Centenário de Rubem Braga é celebrado no documentário de André Weller

Paulo Henrique Silva* - Hoje em Dia
23/10/2013 às 08:47.
Atualizado em 20/11/2021 às 13:34

SÃO PAULO – Danuza Leão lembra que, ao ser vista ao lado do cronista Rubem Braga, logo despertou ciúmes na atriz Tônia Carrero, que quis saber quem era aquela "menina que parecia uma escova de dente", referindo-se ao pescoço longo e aos cabelos arrepiados da socialite.

Apesar de não ser um Don Juan, definindo-se como um "mala em la cama" (expressão em espanhol para quem não é tão hábil entre os lençóis), o escritor e jornalista capixaba, cujo centenário está sendo lembrado nesse ano, vivia cercado de mulheres, principalmente em sua cobertura no bairro carioca de Ipanema.

Olhar penetrante

É justamente nesse ambiente, em que seu olhar penetrante de um apaixonado cativava as mulheres, mesmo sem dispor de muitas palavras, que o documentário "Rubem Braga – Olho as Nuvens Vagabundas" descortina a vida de um dos maiores cronistas do país, para quem a "beleza era mais do que fundamental".

Muitos "causos"

Com passagem pela capital mineira, onde se formou na Faculdade de Direito de Belo Horizonte e conheceu amigos de longa data, como Fernando Sabino e Oto Lara Resende, Braga não era um especialista só da beleza feminina, fazendo também das letras uma companheira admirável.

"Ele escrevia com a naturalidade de quem fazia poema", observa o cartunista Ziraldo, um dos vários depoentes que foram ao último andar do prédio da Rua Barão da Torre para repassar a trajetória do cronista no filme de André Weller, apresentado na 37ª Mostra Internacional de Cinema de São Paulo.

O formato do documentário é simples, com uma câmera fixa diante de entrevistados, alimentando-se apenas dos muitos "causos" que marcaram a vida de Braga, que poderia parecer durão, como lembra Ziraldo, mas que era "dono de um amor imenso pela humanidade".

Esse carinho é manifesto em seus temas, geralmente sobre pequenos assuntos do cotidiano.

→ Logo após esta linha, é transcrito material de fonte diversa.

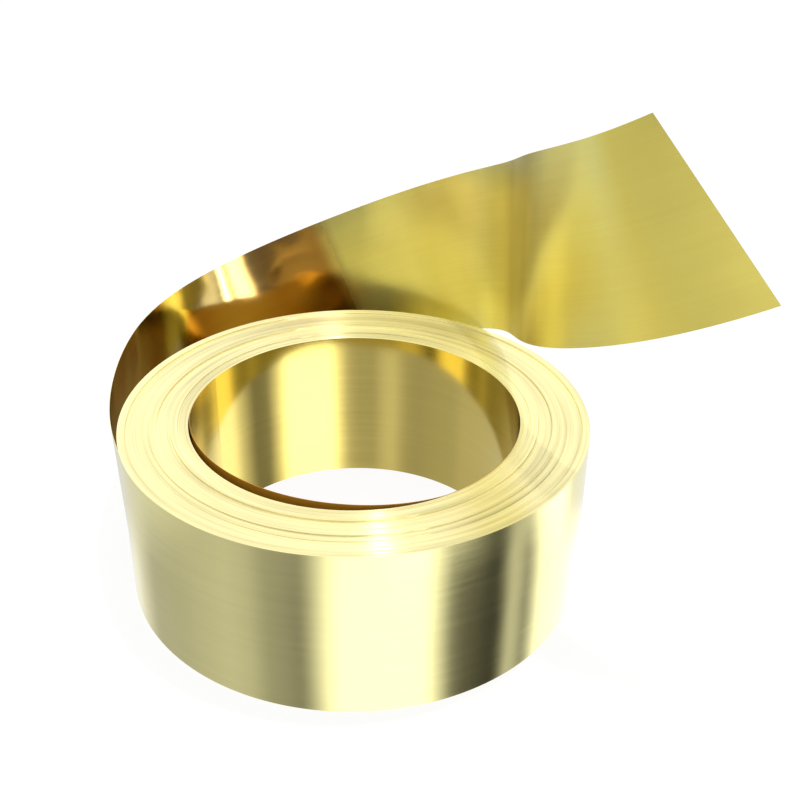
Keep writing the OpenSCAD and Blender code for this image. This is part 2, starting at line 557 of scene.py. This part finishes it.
# The rows meet at these heights, in degrees above level, over this soft half-width.
rise = sums(tree, "MULTIPLY", sums(tree, "ARCSINE", way["Z"]), 180 / math.pi)
studio = near
for upper, edge, soft in ((far, -36, 1.5), (level, -25, 3), (cloth, -11, 3), (above, 22, 4)):
    share = place(tree, "ShaderNodeMapRange", {
        "Value": rise, "From Min": edge - soft, "From Max": edge + soft,
        "To Min": 0.0, "To Max": 1.0}).outputs[0]
    studio = mixed(tree, share, studio, upper)
mirrored = place(tree, "ShaderNodeBackground", {"Color": studio, "Strength": 1.0}).outputs[0]
backdrop = place(tree, "ShaderNodeBackground", {"Color": WHITE, "Strength": 1.0}).outputs[0]
seen = place(tree, "ShaderNodeLightPath").outputs["Is Camera Ray"]
both = place(tree, "ShaderNodeMixShader", {0: seen, 1: mirrored, 2: backdrop}).outputs[0]
place(tree, "ShaderNodeOutputWorld", {"Surface": both})

# Overhead lamp. A small lamp hangs above the roll and is aimed at the middle of
# its upper end, where it draws the fine bright lines across the turns.
lamp_data = bpy.data.lights.new("overhead", "AREA")
lamp_data.energy = 5
lamp_data.color = (1.0, 0.94, 0.97)
lamp_data.size = 0.04
lamp = bpy.data.objects.new("overhead", lamp_data)
lamp.location = (0.12, 0.0, 1.28)
aim = Vector((0, 0, STRIP_W)) - lamp.location
lamp.rotation_euler = aim.to_track_quat("-Z", "Y").to_euler()
bpy.context.scene.collection.objects.link(lamp)

# Card in the gap. A narrow upright lamp behind the coil stands for the light that
# goes to and fro between the coil and the loose turn. It lights the loose turn alone.
CARD_R = 0.1125
CARD_AZ = math.radians(95)
CARD_Z = 0.080
CARD_FACING = math.radians(-15)
CARD_GLOW = 0.75
card_data = bpy.data.lights.new("card_in_gap", "AREA")
card_data.shape = "RECTANGLE"
card_data.size = 0.017
card_data.size_y = 0.100
card_data.color = (0.85, 0.75, 0.50)
card_data.energy = CARD_GLOW * math.pi * card_data.size * card_data.size_y
card_data.spread = math.radians(110)
card = bpy.data.objects.new("card_in_gap", card_data)
card.location = (CARD_R * math.cos(CARD_AZ), CARD_R * math.sin(CARD_AZ), CARD_Z)
facing = Vector((math.cos(CARD_FACING), math.sin(CARD_FACING), 0))
card.rotation_euler = facing.to_track_quat("-Z", "Y").to_euler()
card.visible_camera = False
card.light_linking.receiver_collection = bpy.data.collections.new("lit_by_card")
card.light_linking.receiver_collection.objects.link(tail)
bpy.context.scene.collection.objects.link(card)

# Camera. It stands in front of the roll, a little over four coil radii away, and
# looks down into the bore.
CAMERA_BACK = 4.2347 * COIL_R
CAMERA_UP = 2.5380 * COIL_R + 0.0808
LOOK_DOWN = math.radians(30.338)
LOOK_RIGHT = math.radians(2.602)
LEAN = math.radians(0.797)
lens = bpy.data.cameras.new("camera")
lens.lens = 51.75
camera = bpy.data.objects.new("camera", lens)
camera.matrix_world = (Matrix.Translation((0, -CAMERA_BACK, CAMERA_UP))
                       @ Matrix.Rotation(-LOOK_RIGHT, 4, "Z")
                       @ Matrix.Rotation(math.pi / 2 - LOOK_DOWN, 4, "X")
                       @ Matrix.Rotation(LEAN, 4, "Z"))
bpy.context.scene.collection.objects.link(camera)
bpy.context.scene.camera = camera
bpy.context.scene.view_settings.view_transform = "Standard"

O escritor Zuenir Ventura assinala que Braga conferia ao que era insignificante e provisório uma grande importância e qualidade. Ventura, aliás, foi quem deu a ideia a Weller para que cada entrevistado lesse também trechos de crônicas.

"Fiz um filme de coberturas", brinca o diretor, ao explicar que, além de concentrar as filmagens no mesmo espaço, intercalou os depoimentos com planos de do pomar que Braga mantinha no local. "Aquelas árvores foram a maneira que ele encontrou para se lembrar de suas raízes, também presentes em suas crônicas".

Amor, humor e a força da palavra juntos num mesmo personagem

A cobertura foi uma espécie de presente de uma construtora, que vendeu o apartamento bem barato para Braga. O espaço do pomar, que, na verdade, era a área comum do prédio, foi preenchido com terra e projetado por Burle Marx. "Os amigos diziam que era a Arca de noé da botânica", afirma Weller.

Ao síndico que reclamou da ocupação indevida, Braga teria ameaçado responder-lhe com bala. Tinha um humor muito próprio, exemplificado na vez que, ao ouvir uma senhora reclamar de seu amante, ele prontamente rechaçou alertando-a para "não cuspir no prato que te comeu".

Ana Maria Machado se recorda do tempo em que, ainda adolescente, era aguardada na porta do colégio por Braga. Ele gostava de ouvir a análise dela sobre seus textos. Até que, após enviar-lhe flores, o pai de Ana Maria achou por bem intervir para impedir qualquer possibilidade de romance, pondo o escritor para fora de sua casa.

A força da palavra é tão forte no filme que ele se vale apenas de uma imagem de arquivo de Braga, o que leva o espectador a construir o personagem a partir das declarações, semelhante ao processo de imaginação do leitor quando tinha em mãos alguns de seus livros e crônicas.

"Até tentei colocar essas imagens de arquivo, mas não funcionou tão bem. As declarações e a locação dão vida a Braga, pois o centenário é muito cruel. As pessoas com quem conviveu já não estão mais aqui. Por isso, os depoimentos são de gente que o conheceu mais velho. Ziraldo e Zuenir tinham uma diferença de 20 anos de idade para ele".

Por conta dessa opção, calcada nas entrevistas, o documentário não faz muitas as referências à infância, à estadia em Belo Horizonte, à participação na Revolução Constitucionalista, quando foi preso, e ao acompanhamento, como correspondente de guerra, da Força Expedicionária Brasileira – FEB, na Segunda Guerra Mundial.